Economic historian Thomas E. Woods, Jr. lays out the distinction between the economic and political means of production. The economic means of production is fully utilized only in a complete free market, where someone accumulates wealth based on their ability to produce a product or service that is of value to other individuals. For example, let’s observe a scenario where a customer gives a baker $3 for a loaf of bread. Economic wealth is created through this voluntary exchange because both the baker and the customer value each other’s item more than their own. The baker would rather have $3 than his loaf of bread, and the customer would rather have a loaf of bread than his $3. The exchange mutually pleases both the baker and the customer, and it is this principle of voluntary exchange that the economic means of production is based upon.
Then you have the political means of production through government. A political transaction comes at the expense of one person for the benefit of another, because on its own government has no wealth or productive capabilities. Government can offer a “service” only after forcefully extracting the means to pay for it from another person or group. In other words, government survives based not on the value of its services (as with economic production), but rather on how much wealth it can take from society. Governments must tax, borrow, or print money (all of which come at the expense of the people) to offer its programs; whereas businesses in a free market must produce a service that people voluntarily choose to support.

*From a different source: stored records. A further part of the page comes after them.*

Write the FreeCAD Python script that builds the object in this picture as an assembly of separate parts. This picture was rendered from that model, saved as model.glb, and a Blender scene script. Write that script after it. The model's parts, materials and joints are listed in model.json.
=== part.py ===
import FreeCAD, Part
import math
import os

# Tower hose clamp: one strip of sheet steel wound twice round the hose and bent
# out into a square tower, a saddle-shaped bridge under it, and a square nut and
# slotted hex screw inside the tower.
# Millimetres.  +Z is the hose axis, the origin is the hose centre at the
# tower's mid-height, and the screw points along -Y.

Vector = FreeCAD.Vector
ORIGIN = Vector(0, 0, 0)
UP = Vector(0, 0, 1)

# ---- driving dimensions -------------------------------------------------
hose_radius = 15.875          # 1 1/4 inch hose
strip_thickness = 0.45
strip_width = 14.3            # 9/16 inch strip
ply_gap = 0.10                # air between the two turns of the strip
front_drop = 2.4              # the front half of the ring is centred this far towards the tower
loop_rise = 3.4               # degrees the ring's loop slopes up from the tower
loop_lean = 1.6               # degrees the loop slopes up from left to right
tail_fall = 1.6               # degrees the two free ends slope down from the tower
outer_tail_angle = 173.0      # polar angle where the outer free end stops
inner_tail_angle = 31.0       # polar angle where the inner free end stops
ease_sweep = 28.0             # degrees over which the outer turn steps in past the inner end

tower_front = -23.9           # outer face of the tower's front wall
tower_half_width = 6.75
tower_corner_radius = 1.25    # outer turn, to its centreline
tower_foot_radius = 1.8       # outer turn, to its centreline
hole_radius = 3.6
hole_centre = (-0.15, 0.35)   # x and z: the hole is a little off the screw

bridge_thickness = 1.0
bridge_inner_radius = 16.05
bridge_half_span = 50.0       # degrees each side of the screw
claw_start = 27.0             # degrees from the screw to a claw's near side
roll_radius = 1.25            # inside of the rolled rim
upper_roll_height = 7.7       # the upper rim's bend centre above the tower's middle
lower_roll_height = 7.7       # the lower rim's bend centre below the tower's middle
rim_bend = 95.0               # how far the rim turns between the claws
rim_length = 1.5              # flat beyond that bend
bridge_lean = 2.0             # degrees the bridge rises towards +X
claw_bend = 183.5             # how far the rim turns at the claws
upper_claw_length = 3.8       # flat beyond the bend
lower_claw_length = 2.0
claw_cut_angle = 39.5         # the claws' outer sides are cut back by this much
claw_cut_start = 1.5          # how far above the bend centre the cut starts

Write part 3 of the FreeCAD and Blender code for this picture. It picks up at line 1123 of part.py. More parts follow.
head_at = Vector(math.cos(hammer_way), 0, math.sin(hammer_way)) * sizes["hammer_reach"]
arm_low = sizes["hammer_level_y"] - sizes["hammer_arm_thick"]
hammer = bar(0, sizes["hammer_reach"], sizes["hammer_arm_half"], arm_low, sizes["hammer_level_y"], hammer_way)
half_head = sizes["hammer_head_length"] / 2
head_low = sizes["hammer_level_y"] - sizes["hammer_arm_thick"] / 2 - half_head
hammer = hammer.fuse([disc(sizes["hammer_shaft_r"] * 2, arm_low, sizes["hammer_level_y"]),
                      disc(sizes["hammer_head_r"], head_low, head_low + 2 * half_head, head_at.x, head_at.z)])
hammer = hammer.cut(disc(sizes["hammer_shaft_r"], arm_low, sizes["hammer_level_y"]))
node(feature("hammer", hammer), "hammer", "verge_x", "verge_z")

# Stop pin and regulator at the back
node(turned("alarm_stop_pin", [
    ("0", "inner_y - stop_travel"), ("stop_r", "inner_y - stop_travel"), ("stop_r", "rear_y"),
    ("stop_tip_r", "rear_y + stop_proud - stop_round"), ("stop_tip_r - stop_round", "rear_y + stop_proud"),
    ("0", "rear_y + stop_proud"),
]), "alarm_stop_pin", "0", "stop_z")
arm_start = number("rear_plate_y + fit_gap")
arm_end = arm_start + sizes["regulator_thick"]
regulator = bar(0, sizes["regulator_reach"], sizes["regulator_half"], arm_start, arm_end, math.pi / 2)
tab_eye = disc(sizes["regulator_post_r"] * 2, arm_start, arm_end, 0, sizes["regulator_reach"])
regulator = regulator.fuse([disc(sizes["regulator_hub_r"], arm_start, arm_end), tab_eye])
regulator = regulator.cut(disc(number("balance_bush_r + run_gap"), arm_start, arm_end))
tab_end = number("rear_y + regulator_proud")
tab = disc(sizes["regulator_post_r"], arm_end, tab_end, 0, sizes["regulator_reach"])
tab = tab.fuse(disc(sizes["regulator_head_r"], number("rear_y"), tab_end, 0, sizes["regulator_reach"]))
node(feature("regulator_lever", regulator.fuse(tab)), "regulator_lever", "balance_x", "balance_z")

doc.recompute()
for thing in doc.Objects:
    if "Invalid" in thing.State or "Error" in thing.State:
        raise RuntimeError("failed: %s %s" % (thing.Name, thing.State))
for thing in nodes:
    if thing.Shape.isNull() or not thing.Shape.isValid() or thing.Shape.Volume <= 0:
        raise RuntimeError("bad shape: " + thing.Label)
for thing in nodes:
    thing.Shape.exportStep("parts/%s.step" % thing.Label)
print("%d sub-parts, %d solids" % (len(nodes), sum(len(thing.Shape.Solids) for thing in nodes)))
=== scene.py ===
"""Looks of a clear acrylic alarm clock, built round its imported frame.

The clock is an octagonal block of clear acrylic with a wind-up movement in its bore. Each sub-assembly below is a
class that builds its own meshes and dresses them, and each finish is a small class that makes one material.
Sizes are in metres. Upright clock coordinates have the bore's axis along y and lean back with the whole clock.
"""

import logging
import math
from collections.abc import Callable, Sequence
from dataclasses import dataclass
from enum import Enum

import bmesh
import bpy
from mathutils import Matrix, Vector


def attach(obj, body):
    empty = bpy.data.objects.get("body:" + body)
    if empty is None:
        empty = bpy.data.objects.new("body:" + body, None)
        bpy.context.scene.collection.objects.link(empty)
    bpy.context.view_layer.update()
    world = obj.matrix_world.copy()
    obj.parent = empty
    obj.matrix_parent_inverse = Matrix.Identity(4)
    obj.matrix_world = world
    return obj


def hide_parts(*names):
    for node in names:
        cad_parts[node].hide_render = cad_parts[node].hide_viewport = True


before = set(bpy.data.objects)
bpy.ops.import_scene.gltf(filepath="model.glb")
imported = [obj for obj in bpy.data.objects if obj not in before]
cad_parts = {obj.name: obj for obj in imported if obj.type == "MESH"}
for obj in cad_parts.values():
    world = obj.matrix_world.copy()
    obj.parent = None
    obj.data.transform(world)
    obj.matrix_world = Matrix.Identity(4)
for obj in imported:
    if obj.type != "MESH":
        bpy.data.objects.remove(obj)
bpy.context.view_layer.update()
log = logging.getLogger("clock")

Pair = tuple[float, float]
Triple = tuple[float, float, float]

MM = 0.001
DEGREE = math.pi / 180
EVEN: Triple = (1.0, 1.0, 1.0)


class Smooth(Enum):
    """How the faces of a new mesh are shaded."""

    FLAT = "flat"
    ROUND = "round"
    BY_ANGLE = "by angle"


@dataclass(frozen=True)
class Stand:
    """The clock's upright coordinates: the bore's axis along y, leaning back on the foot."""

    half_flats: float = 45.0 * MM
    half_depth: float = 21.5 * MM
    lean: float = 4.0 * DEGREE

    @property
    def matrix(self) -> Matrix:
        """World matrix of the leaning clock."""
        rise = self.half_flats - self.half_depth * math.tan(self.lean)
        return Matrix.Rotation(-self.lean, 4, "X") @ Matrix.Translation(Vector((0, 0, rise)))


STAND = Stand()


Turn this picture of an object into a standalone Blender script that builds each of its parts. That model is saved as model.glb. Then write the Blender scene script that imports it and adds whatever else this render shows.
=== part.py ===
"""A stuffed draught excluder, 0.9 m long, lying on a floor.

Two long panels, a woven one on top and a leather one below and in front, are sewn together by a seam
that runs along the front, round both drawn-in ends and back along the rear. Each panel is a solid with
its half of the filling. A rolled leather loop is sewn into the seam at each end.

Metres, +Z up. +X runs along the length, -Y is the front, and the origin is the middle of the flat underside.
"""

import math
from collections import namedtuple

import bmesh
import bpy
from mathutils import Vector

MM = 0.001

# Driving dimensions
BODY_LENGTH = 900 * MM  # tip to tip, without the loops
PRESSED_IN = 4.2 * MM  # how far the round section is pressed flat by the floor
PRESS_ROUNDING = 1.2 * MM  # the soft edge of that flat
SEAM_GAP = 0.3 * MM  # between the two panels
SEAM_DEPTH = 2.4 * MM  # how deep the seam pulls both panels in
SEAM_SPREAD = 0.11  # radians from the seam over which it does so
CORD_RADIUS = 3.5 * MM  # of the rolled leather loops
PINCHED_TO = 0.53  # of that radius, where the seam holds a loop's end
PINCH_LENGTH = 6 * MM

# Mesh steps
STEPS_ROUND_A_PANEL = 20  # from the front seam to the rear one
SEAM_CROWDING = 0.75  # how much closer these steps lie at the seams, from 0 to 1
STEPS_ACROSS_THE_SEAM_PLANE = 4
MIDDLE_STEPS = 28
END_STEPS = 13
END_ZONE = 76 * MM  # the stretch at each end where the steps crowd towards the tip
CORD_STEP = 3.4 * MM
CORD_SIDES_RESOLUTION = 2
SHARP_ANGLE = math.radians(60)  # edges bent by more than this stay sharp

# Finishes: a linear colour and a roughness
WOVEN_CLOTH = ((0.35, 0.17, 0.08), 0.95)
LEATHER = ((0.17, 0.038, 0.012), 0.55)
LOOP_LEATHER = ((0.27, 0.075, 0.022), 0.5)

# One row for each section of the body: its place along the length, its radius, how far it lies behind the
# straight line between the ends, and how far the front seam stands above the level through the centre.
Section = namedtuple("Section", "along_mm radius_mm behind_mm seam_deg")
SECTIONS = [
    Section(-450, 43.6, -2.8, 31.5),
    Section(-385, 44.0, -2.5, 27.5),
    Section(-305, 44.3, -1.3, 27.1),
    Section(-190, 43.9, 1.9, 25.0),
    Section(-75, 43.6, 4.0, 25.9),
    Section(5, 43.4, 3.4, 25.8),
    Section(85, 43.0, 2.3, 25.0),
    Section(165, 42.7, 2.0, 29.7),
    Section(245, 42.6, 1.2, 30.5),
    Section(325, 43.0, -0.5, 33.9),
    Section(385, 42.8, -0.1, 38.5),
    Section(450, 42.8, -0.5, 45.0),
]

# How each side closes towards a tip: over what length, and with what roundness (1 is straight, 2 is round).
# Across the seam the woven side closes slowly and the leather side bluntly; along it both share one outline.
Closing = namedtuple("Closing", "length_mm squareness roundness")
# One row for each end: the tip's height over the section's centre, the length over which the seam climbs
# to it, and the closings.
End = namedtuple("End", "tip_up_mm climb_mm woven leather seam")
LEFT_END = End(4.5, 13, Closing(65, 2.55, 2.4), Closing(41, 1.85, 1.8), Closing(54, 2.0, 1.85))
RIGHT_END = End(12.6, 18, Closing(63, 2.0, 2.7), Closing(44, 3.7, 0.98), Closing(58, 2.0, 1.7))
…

“[N]o government, so called, can reasonably be trusted for a moment, or reasonably be supposed to have honest purposes in view, any longer than it depends wholly upon voluntary support.” — Lysander Spooner, No Treason: III
Curiously, in mainstream education, economics, and history, those who expand the political means of production are praised as “public servants” while those who use the economic means of production are labeled “exploiters.” The political means of production represents nothing less than collective thievery, or what French statesman Frederic Bastiat termed “legal plunder.” Elected thievery is still thievery. The fact that some of the thieves may be elected by a majority of the people makes it no less of a moral debasement or fraud. An individual thief is immediately arrested if he tries to steal wealth with force, yet the same action of theft is casually accepted when undertaken by collective government.
One need only look through history to recognize that the vast improvements in the human condition have come from the economic, not political, means of production. People commonly object with the argument that the relative free market conditions in the 1800s exploited workers with “wage slavery” and led to a decrease in the living conditions of the average person. My first reaction to this argument is: Why would millions of people voluntarily immigrate to the U.S. precisely during those times when the common person was supposedly being most “exploited”? By ignoring this question, free market skeptics are conceding that the millions of immigrants who traveled to the U.S. for a new life were completely duped and bound to become “wage slaves” to corporate tyrants. This anti-capitalist narrative of history is widely accepted and used to bludgeon people who dare suggest it was the free market (not government) that increased the living conditions of the common person, thus why millions of relatively poor people from all corners of the earth migrated specifically to the U.S. during the 19th century.
What attracted the millions of migrants from Europe, Asia, Mexico, and other world regions to the U.S.? The logical answer is that they were drawn to a society that was built on the concept of the economic means of production, a society where individual choice and initiative reigned supreme. People tend to show their highest preferences in society by voting with their feet. People will not voluntarily move somewhere if they believe they will be worse off because of it, nor will they voluntarily stay in a dismal scenario if they have a better alternative. History provides the simple but crucial observation that when given the choice people choose societies that emphasize the economic, not political, means of production. This means a society built on strong property rights, little or no economic regulation, and voluntary exchange.
“How do people best vote? With their feet. Where do people try to immigrate? …[S]o far as the United States is concerned, people from all over the world seek to immigrate here. They aren’t coming here to be made miserable. They aren’t coming here to be exploited. And you can’t say that they’re all fools; they know what they’re getting into.” — Milton Friedman
There is no compromise between political production and economic production. Political production is based entirely on force, coercion, and a zero-sum game of theft and welfare. Such a system can be philosophically defended as an instrument that can be used for good, provided the right people are the plunderers and distributors. However, such a notion defends the idea that one person or a small group of people know the perfect remedy to societal ills, and demolishes the concept of individual liberty, responsibility, and charity. People are not perfect, but you will not perfect them further by concentrating coercive political power in the hands of a select few who promise to mold mankind for the better. If the bureaucrats’ knowledge, skills, and capabilities are truly worthwhile and necessary, they should have no trouble prospering in a free economy by voluntarily offering their services to those who may find them of value.
We have too often seen the economic and moral disasters caused by the political means of production. Such a system is not fit for a free, moral, and responsible individual or society. It is time that we fully embrace the economic means of production, a system where businesses survive because of their service and productivity to their fellow man, not their political clout; a system where individuals are free to pursue their own separate interests without limitations or threats of collective coercion; a system where power and sovereignty is localized within each individual. Such a system is the natural state of freedom, and it is the ultimate tool to bring about the virtues of service, cooperation, and responsibility.